### TASK DESCRIPTION
Restate all of the data exactly.

[Records from a dataset]
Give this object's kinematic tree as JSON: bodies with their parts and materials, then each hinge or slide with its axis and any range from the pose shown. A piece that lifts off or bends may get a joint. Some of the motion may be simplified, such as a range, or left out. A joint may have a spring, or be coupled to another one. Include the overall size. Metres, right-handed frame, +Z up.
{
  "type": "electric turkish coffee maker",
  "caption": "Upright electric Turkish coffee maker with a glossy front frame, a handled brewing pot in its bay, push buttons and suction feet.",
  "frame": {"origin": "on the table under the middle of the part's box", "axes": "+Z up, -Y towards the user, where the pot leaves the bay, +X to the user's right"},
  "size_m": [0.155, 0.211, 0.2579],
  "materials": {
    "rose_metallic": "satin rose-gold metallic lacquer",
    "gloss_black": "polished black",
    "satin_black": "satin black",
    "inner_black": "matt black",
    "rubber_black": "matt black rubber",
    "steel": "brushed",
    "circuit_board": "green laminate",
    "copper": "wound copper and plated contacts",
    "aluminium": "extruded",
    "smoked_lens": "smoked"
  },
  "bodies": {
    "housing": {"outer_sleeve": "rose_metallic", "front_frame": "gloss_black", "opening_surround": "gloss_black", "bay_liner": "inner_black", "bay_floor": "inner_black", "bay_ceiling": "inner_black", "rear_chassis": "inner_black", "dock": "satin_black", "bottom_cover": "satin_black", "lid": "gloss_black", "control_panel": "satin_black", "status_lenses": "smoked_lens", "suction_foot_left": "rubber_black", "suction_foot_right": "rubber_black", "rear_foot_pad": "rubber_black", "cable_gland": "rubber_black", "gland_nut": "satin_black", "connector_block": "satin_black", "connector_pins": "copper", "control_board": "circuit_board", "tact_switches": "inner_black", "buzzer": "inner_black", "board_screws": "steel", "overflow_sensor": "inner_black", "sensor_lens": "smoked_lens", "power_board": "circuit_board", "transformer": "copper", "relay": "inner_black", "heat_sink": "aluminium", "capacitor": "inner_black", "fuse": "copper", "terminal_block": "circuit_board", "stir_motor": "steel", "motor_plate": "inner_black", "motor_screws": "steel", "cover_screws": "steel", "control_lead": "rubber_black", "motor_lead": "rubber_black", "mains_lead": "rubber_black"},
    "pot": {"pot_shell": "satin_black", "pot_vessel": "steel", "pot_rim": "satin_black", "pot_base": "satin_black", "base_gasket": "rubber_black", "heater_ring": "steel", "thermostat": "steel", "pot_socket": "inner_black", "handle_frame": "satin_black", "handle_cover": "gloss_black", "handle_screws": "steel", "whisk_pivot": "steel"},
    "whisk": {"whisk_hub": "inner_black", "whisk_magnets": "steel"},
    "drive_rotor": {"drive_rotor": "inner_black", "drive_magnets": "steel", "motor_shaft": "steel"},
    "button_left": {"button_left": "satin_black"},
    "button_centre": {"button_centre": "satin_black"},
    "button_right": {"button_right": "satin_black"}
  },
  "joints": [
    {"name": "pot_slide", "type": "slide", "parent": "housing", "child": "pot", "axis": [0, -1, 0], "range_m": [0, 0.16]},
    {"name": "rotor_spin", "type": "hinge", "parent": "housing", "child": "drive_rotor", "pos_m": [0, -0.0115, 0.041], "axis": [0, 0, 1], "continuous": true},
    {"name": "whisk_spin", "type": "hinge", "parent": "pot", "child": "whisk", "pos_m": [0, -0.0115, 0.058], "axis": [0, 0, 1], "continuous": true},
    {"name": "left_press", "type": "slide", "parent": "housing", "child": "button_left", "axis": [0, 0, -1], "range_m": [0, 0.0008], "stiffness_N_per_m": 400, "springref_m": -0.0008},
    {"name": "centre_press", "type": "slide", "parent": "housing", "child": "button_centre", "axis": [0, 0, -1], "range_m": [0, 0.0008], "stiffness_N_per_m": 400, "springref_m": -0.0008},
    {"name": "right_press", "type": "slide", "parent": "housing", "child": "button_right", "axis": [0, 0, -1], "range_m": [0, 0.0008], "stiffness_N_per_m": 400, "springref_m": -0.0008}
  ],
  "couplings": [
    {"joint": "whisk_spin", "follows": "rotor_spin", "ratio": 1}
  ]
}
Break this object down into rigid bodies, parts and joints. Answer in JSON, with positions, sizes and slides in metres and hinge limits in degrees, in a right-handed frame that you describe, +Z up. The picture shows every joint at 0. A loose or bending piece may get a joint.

### EXERCISE RESULT
Give this object's kinematic tree as JSON: bodies with their parts and materials, then each hinge or slide with its axis and any range from the pose shown. A piece that lifts off or bends may get a joint. Some of the motion may be simplified, such as a range, or left out. A joint may have a spring, or be coupled to another one. Include the overall size. Metres, right-handed frame, +Z up.
{
  "type": "electric turkish coffee maker",
  "caption": "Upright electric Turkish coffee maker with a glossy front frame, a handled brewing pot in its bay, push buttons and suction feet.",
  "frame": {"origin": "on the table under the middle of the part's box", "axes": "+Z up, -Y towards the user, where the pot leaves the bay, +X to the user's right"},
  "size_m": [0.155, 0.211, 0.2579],
  "materials": {
    "rose_metallic": "satin rose-gold metallic lacquer",
    "gloss_black": "polished black",
    "satin_black": "satin black",
    "inner_black": "matt black",
    "rubber_black": "matt black rubber",
    "steel": "brushed",
    "circuit_board": "green laminate",
    "copper": "wound copper and plated contacts",
    "aluminium": "extruded",
    "smoked_lens": "smoked"
  },
  "bodies": {
    "housing": {"outer_sleeve": "rose_metallic", "front_frame": "gloss_black", "opening_surround": "gloss_black", "bay_liner": "inner_black", "bay_floor": "inner_black", "bay_ceiling": "inner_black", "rear_chassis": "inner_black", "dock": "satin_black", "bottom_cover": "satin_black", "lid": "gloss_black", "control_panel": "satin_black", "status_lenses": "smoked_lens", "suction_foot_left": "rubber_black", "suction_foot_right": "rubber_black", "rear_foot_pad": "rubber_black", "cable_gland": "rubber_black", "gland_nut": "satin_black", "connector_block": "satin_black", "connector_pins": "copper", "control_board": "circuit_board", "tact_switches": "inner_black", "buzzer": "inner_black", "board_screws": "steel", "overflow_sensor": "inner_black", "sensor_lens": "smoked_lens", "power_board": "circuit_board", "transformer": "copper", "relay": "inner_black", "heat_sink": "aluminium", "capacitor": "inner_black", "fuse": "copper", "terminal_block": "circuit_board", "stir_motor": "steel", "motor_plate": "inner_black", "motor_screws": "steel", "cover_screws": "steel", "control_lead": "rubber_black", "motor_lead": "rubber_black", "mains_lead": "rubber_black"},
    "pot": {"pot_shell": "satin_black", "pot_vessel": "steel", "pot_rim": "satin_black", "pot_base": "satin_black", "base_gasket": "rubber_black", "heater_ring": "steel", "thermostat": "steel", "pot_socket": "inner_black", "handle_frame": "satin_black", "handle_cover": "gloss_black", "handle_screws": "steel", "whisk_pivot": "steel"},
    "whisk": {"whisk_hub": "inner_black", "whisk_magnets": "steel"},
    "drive_rotor": {"drive_rotor": "inner_black", "drive_magnets": "steel", "motor_shaft": "steel"},
    "button_left": {"button_left": "satin_black"},
    "button_centre": {"button_centre": "satin_black"},
    "button_right": {"button_right": "satin_black"}
  },
  "joints": [
    {"name": "pot_slide", "type": "slide", "parent": "housing", "child": "pot", "axis": [0, -1, 0], "range_m": [0, 0.16]},
    {"name": "rotor_spin", "type": "hinge", "parent": "housing", "child": "drive_rotor", "pos_m": [0, -0.0115, 0.041], "axis": [0, 0, 1], "continuous": true},
    {"name": "whisk_spin", "type": "hinge", "parent": "pot", "child": "whisk", "pos_m": [0, -0.0115, 0.058], "axis": [0, 0, 1], "continuous": true},
    {"name": "left_press", "type": "slide", "parent": "housing", "child": "button_left", "axis": [0, 0, -1], "range_m": [0, 0.0008], "stiffness_N_per_m": 400, "springref_m": -0.0008},
    {"name": "centre_press", "type": "slide", "parent": "housing", "child": "button_centre", "axis": [0, 0, -1], "range_m": [0, 0.0008], "stiffness_N_per_m": 400, "springref_m": -0.0008},
    {"name": "right_press", "type": "slide", "parent": "housing", "child": "button_right", "axis": [0, 0, -1], "range_m": [0, 0.0008], "stiffness_N_per_m": 400, "springref_m": -0.0008}
  ],
  "couplings": [
    {"joint": "whisk_spin", "follows": "rotor_spin", "ratio": 1}
  ]
}
Break this object down into rigid bodies, parts and joints. Answer in JSON, with positions, sizes and slides in metres and hinge limits in degrees, in a right-handed frame that you describe, +Z up. The picture shows every joint at 0. A loose or bending piece may get a joint.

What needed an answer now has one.